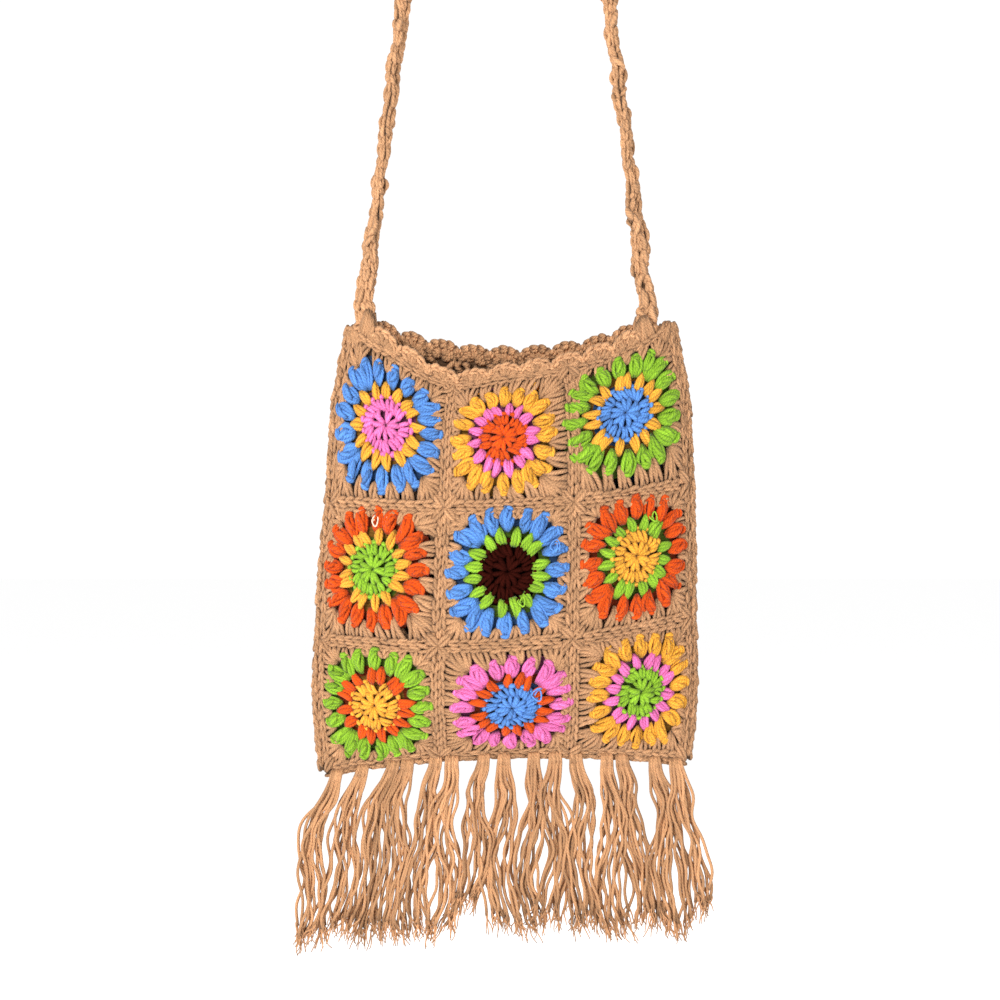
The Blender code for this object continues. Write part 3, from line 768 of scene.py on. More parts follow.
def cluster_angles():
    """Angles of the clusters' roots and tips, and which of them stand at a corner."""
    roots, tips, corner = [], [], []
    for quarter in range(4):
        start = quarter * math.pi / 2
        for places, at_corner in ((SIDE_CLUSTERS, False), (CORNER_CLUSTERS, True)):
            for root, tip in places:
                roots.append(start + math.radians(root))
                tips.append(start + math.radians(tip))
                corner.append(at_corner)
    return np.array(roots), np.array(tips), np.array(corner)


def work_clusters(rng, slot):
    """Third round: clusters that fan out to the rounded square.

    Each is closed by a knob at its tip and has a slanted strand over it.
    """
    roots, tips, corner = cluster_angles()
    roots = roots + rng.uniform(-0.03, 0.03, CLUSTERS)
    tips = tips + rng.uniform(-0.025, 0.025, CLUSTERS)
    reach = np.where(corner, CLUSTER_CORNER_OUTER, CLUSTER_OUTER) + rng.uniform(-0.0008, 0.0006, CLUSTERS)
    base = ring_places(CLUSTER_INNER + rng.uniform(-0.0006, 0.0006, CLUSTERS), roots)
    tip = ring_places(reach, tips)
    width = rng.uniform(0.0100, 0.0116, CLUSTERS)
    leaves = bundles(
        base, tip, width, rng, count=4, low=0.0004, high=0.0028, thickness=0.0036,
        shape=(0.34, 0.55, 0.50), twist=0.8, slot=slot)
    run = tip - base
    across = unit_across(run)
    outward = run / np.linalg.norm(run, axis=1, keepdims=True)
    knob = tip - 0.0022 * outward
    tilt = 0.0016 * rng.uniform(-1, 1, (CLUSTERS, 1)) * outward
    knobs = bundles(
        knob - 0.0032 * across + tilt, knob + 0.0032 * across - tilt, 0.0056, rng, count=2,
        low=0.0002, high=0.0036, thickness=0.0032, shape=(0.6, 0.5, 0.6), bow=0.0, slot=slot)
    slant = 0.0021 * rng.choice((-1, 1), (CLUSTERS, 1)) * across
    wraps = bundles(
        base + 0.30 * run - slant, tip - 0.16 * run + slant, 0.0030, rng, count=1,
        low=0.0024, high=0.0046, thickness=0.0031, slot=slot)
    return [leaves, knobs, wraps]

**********

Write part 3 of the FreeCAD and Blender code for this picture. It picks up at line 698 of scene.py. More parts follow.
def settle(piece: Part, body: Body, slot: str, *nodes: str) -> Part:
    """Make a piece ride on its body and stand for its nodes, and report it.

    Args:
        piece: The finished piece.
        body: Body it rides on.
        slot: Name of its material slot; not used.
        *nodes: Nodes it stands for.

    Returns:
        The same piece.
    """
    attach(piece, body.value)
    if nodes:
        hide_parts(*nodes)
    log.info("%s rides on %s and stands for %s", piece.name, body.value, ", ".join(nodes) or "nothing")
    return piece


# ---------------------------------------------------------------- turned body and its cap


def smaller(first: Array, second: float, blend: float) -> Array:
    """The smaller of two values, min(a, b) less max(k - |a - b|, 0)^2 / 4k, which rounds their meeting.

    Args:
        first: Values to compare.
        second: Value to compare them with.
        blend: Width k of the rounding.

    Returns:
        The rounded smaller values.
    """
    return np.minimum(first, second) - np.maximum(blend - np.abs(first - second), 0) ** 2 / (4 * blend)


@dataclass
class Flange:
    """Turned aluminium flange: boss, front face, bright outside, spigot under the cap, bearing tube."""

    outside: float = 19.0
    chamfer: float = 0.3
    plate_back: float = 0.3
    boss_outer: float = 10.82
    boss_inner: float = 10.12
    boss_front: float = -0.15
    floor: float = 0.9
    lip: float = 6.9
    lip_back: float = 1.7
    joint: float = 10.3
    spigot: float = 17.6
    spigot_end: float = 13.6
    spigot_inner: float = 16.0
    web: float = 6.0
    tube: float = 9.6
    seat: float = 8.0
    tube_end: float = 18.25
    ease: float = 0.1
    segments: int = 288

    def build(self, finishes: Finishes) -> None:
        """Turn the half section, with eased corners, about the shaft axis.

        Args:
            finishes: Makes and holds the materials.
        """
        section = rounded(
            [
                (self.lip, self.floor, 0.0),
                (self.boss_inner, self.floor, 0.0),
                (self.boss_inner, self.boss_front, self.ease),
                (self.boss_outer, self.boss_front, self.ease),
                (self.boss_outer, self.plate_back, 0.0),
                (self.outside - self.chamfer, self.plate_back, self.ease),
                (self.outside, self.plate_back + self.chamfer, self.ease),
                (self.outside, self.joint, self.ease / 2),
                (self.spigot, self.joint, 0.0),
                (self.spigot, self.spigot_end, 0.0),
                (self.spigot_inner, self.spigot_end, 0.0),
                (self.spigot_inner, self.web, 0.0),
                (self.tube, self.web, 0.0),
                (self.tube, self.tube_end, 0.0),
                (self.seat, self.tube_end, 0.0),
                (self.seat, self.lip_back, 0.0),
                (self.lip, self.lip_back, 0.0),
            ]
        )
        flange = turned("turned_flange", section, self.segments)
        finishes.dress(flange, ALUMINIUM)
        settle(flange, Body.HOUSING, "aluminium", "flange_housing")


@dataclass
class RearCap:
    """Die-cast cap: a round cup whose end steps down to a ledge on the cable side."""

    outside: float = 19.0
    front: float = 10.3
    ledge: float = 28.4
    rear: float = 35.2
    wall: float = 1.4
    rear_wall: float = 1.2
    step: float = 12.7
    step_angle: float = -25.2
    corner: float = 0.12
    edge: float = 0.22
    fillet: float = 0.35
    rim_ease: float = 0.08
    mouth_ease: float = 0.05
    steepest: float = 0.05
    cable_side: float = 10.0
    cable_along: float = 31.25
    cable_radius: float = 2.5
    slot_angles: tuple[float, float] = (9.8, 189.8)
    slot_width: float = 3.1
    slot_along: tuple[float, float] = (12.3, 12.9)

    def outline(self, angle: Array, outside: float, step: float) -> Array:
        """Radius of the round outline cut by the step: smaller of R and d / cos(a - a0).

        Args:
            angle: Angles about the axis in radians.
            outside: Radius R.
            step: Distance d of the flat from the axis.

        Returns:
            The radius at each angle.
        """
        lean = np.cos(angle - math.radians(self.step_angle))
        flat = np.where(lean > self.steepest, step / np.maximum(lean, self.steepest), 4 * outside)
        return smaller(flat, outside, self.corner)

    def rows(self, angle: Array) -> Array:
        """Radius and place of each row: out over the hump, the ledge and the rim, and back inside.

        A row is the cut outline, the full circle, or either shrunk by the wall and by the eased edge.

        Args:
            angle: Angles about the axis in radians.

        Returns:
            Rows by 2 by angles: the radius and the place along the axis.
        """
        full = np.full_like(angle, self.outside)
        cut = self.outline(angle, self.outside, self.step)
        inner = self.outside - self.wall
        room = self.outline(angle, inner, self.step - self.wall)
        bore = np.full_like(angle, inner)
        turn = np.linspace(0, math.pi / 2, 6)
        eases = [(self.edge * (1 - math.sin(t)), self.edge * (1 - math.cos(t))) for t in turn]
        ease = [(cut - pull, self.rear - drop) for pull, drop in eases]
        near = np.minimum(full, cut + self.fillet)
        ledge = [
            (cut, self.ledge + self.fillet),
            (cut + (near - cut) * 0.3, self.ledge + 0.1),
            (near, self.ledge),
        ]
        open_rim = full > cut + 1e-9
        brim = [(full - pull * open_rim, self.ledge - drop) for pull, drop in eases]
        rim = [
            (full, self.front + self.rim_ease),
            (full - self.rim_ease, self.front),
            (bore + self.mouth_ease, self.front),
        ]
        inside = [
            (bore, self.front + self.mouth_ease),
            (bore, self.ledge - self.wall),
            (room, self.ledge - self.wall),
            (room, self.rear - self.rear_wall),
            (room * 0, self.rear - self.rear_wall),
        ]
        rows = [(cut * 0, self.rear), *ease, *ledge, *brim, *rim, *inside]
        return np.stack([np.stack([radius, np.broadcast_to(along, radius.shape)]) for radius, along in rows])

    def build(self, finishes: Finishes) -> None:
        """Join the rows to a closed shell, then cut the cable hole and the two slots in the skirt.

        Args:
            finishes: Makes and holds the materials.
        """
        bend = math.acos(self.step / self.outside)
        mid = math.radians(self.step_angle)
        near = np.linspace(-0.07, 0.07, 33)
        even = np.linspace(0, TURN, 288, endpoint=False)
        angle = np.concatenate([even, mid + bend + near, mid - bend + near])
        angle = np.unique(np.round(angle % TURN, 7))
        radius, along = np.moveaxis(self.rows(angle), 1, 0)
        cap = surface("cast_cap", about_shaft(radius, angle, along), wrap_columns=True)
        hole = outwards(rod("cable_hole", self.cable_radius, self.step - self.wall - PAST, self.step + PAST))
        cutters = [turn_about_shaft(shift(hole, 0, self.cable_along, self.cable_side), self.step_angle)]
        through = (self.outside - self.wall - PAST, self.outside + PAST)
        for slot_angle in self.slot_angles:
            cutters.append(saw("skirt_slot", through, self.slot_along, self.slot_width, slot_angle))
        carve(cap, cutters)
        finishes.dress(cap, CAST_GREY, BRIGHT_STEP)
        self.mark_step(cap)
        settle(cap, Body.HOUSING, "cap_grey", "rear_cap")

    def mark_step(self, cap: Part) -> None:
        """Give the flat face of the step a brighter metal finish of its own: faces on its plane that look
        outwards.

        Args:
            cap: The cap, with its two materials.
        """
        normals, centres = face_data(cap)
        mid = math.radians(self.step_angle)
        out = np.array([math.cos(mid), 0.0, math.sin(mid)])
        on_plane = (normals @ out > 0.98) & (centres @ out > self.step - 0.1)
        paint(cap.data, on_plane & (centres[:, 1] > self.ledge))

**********

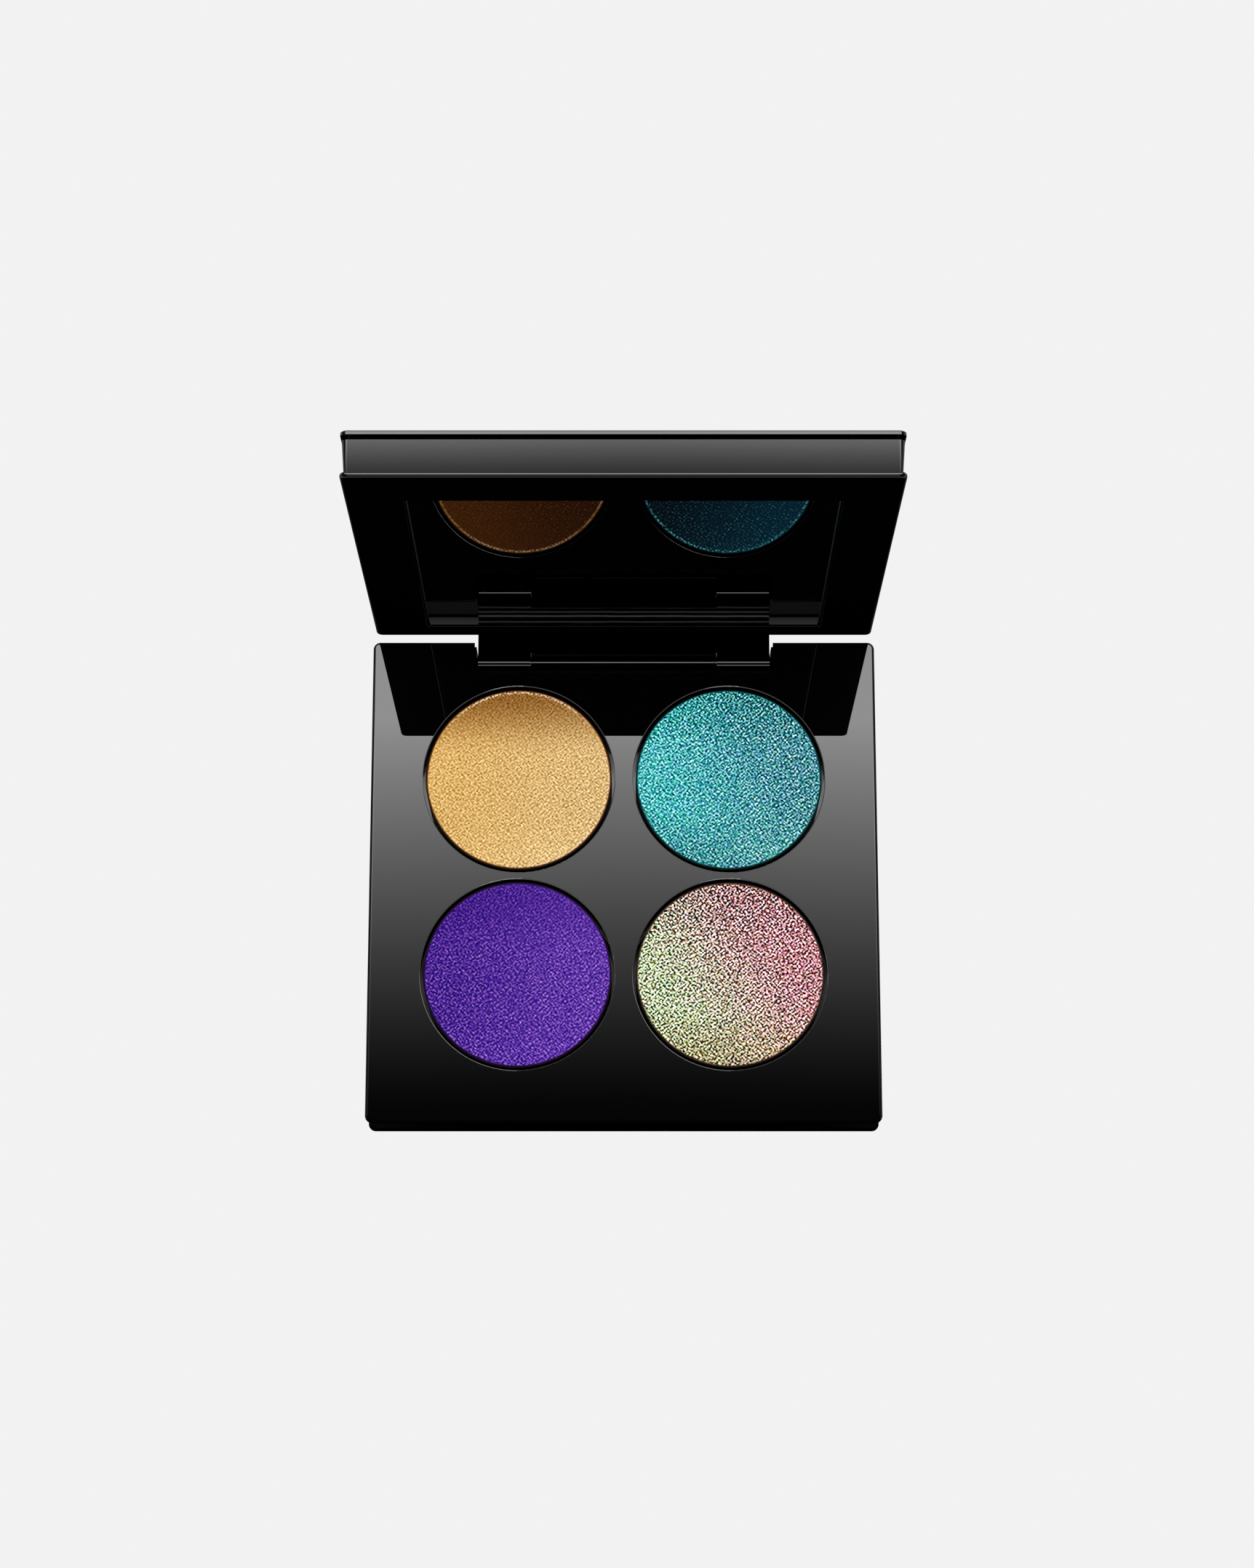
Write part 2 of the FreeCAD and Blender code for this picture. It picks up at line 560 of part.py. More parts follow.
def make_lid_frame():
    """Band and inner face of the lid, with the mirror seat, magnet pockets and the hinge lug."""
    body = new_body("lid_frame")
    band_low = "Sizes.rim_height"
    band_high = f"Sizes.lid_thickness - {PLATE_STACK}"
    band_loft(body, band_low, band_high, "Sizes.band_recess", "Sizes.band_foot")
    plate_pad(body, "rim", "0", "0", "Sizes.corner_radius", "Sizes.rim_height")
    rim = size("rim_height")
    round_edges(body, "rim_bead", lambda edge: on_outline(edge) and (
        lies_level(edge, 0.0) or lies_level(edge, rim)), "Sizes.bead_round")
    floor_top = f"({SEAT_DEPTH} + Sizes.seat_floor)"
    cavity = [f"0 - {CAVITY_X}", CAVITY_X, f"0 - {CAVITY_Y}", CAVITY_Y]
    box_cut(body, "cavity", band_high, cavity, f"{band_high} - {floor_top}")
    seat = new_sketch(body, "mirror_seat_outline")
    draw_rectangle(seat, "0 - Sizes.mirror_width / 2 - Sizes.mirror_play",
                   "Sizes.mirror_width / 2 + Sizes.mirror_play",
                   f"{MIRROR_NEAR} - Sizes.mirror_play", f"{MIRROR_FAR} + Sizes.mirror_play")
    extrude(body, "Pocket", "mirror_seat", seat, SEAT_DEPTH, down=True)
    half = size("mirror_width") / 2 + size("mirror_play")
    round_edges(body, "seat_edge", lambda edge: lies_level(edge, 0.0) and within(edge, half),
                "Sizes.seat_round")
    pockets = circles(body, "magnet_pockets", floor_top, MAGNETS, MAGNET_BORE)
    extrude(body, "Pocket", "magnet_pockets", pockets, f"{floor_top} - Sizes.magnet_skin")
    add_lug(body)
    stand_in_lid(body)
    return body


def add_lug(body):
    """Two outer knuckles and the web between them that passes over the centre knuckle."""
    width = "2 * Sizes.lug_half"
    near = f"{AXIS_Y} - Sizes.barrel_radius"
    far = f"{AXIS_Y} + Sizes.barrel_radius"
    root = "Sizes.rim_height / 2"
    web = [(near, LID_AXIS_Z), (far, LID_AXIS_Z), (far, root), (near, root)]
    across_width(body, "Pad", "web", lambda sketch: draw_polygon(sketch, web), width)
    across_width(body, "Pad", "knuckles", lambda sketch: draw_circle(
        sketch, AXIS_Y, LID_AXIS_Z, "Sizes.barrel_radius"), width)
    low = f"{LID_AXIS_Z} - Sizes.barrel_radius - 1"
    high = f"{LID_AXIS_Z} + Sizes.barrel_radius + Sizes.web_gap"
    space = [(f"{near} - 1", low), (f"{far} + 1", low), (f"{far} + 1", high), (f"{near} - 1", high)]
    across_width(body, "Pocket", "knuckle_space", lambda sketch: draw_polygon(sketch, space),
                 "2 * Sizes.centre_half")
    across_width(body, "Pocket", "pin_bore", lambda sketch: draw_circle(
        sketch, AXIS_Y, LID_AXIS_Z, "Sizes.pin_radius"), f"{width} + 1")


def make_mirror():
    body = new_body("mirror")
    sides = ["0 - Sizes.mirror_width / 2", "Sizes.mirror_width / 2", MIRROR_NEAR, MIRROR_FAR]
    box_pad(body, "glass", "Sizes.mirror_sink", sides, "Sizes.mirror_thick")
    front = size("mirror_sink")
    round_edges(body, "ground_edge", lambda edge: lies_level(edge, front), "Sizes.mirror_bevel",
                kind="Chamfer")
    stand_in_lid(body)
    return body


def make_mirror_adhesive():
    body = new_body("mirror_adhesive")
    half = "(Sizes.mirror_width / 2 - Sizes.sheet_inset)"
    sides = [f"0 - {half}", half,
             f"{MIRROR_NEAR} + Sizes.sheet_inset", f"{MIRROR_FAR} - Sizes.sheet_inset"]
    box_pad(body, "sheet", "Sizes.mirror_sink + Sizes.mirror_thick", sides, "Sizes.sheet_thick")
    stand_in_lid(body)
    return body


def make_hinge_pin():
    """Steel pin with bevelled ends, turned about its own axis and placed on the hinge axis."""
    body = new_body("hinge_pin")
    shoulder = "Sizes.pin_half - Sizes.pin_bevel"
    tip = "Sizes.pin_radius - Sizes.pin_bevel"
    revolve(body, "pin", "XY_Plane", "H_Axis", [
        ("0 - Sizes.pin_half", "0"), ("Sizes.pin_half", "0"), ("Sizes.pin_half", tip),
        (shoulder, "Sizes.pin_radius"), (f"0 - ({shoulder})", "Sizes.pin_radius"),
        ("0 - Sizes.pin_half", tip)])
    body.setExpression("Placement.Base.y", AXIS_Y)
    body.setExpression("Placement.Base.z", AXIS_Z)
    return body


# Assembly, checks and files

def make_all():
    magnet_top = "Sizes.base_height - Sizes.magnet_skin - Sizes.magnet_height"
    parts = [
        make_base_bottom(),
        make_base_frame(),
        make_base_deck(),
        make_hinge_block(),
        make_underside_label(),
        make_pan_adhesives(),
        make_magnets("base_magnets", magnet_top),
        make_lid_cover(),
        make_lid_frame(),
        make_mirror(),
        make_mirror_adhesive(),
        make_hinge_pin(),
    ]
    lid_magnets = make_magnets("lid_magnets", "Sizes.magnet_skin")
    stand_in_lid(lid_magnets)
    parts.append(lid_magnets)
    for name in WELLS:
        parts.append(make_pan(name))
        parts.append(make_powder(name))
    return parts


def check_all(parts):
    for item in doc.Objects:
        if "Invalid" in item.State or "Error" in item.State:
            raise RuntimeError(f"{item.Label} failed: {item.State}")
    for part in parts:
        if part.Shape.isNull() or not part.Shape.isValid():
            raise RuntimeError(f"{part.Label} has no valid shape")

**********

WHAT YOU WILL DO >>
Write out each line exactly as it appears, from the line with "attach(piece, body.value)" up to and including the line with "rounds their meeting.".

RESULT OF THIS EXERCISE >>
    attach(piece, body.value)
    if nodes:
        hide_parts(*nodes)
    log.info("%s rides on %s and stands for %s", piece.name, body.value, ", ".join(nodes) or "nothing")
    return piece


# ---------------------------------------------------------------- turned body and its cap


def smaller(first: Array, second: float, blend: float) -> Array:
    """The smaller of two values, min(a, b) less max(k - |a - b|, 0)^2 / 4k, which rounds their meeting.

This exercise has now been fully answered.